Heureusement, ce qui aurait pu être un pamphlet militant et larmoyant va bien au-delà des apparences. Il y a évidemment ce jeu du chat et de la souris qui est devenu une industrie avec des filières de passeurs fournissant déplacement, rendez-vous, récit et consignes garantissant une réponse favorable. Mais aussi, ces moments de solitude absurde quand deux candidates sortent, au mot près, exactement la même histoire de violence et de fuite pour justifier leur démarche. L’état psychique du personnel administratif qui, jour après jour, est confronté au pire de ce que l’homme peut faire à l’homme est également abordé. Dans son ensemble, le portrait humain qui ressort de cette éprouvante lecture n’est guère reluisant. À qui la faute ? Agneaux, loups, requins, égoïsme et vénalité, le monde est un grand pré ensanglanté.

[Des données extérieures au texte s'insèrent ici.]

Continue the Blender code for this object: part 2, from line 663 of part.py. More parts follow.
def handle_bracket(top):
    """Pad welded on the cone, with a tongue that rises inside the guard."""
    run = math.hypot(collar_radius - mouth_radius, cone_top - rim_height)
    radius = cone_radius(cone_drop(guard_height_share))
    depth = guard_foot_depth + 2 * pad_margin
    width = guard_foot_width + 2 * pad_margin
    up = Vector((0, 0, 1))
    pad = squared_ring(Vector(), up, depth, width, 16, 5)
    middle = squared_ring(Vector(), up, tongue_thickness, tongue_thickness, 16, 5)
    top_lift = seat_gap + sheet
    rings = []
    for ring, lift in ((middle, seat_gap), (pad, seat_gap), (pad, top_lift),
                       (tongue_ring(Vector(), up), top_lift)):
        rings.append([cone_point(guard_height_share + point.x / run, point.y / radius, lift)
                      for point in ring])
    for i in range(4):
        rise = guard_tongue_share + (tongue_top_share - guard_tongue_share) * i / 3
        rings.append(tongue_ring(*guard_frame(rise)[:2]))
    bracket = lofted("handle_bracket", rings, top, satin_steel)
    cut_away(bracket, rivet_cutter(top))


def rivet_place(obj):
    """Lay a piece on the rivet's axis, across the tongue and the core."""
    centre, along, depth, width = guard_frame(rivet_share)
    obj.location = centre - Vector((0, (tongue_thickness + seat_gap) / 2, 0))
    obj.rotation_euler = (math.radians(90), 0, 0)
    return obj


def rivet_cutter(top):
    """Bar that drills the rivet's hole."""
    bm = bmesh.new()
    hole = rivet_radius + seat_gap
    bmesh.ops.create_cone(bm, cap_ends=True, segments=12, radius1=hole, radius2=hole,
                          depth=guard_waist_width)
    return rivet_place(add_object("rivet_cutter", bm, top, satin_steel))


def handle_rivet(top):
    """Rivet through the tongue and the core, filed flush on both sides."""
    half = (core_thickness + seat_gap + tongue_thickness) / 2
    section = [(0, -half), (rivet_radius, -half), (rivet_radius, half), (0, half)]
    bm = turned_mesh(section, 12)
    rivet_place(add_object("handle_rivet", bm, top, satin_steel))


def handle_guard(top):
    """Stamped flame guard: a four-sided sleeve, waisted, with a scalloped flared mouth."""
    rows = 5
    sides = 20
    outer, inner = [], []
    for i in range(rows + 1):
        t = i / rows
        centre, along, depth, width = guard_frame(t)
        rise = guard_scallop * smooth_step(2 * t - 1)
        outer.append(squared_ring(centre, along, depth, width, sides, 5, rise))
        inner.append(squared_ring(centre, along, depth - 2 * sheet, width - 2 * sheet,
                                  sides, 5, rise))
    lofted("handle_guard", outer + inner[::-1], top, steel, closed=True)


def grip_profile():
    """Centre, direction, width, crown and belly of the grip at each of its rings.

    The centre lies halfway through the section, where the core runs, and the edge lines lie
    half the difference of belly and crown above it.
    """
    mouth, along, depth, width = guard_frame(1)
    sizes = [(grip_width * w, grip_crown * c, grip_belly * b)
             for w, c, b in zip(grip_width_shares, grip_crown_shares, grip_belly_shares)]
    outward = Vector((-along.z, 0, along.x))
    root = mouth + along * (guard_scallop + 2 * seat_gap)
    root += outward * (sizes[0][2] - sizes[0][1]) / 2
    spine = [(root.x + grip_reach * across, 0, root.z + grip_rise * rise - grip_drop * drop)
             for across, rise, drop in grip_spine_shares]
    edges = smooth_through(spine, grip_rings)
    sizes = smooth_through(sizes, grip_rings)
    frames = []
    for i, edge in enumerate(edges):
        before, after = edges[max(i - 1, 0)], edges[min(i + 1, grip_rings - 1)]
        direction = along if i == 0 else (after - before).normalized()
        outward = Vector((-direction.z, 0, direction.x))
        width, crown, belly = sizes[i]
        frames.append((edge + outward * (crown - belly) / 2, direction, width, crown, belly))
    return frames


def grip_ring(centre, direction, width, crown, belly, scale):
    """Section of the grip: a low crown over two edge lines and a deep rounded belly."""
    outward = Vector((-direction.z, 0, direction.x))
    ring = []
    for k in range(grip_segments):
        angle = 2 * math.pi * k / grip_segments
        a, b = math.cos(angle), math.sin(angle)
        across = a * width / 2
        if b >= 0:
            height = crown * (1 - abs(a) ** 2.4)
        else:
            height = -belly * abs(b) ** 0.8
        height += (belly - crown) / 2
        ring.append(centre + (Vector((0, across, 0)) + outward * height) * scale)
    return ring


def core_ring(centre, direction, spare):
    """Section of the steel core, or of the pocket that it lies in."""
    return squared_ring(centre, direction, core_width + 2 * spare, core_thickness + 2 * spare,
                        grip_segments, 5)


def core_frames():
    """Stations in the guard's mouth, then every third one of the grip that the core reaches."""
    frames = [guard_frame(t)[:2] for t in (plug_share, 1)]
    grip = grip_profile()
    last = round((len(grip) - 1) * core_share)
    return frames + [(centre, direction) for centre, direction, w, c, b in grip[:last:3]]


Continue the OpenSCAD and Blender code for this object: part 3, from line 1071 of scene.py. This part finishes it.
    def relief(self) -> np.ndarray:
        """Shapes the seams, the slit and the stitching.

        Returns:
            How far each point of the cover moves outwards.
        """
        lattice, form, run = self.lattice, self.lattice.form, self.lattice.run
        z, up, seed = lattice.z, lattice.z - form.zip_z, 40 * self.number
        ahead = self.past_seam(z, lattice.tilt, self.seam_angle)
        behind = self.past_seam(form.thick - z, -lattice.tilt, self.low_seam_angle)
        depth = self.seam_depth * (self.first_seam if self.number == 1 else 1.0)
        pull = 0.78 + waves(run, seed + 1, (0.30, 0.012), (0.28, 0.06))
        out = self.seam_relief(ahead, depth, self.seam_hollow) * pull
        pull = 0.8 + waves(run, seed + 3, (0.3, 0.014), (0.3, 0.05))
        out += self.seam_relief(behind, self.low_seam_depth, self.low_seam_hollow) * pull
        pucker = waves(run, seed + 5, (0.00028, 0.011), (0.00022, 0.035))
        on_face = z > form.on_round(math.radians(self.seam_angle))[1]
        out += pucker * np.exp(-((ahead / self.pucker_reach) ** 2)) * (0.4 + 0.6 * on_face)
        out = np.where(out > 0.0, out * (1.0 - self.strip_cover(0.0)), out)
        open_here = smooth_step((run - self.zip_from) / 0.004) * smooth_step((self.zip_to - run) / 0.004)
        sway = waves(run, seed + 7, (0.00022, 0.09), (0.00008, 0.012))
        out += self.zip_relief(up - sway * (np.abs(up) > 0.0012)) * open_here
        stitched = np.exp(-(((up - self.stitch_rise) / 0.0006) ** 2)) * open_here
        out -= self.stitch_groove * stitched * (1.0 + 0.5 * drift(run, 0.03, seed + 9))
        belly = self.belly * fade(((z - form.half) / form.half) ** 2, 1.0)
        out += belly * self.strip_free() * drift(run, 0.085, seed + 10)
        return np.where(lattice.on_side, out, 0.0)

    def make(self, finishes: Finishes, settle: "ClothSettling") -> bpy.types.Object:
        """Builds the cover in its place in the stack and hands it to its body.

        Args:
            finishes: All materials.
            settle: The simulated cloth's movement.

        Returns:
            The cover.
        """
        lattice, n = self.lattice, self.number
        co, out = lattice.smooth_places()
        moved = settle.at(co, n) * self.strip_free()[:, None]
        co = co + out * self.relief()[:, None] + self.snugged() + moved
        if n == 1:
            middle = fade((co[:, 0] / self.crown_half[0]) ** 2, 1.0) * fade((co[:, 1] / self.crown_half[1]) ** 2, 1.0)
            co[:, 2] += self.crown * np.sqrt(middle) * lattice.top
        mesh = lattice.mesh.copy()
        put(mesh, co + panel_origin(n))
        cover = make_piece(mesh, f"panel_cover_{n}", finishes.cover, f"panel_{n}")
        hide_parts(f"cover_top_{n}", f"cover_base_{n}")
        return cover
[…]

Formellement très bien construit avec une double narration bicolore mélangeant habilement les temporalités, Un pays dans le ciel s’aventure courageusement derrière ces reportages-chocs parlant de naufrages ou d’actions coup-de-poing de la police pour démanteler les campements sauvages devenus inaudibles à force de répétition. En plus de mettre des visages sur les migrants, l’album propose une réflexion particulièrement incarnée sur la façon dont leur accueil est ordonné et organisé.
Avertissement, certains passages du livre s’avèrent être à la limite du supportable et pourraient choquer les âmes sensibles et les jeunes lecteurs.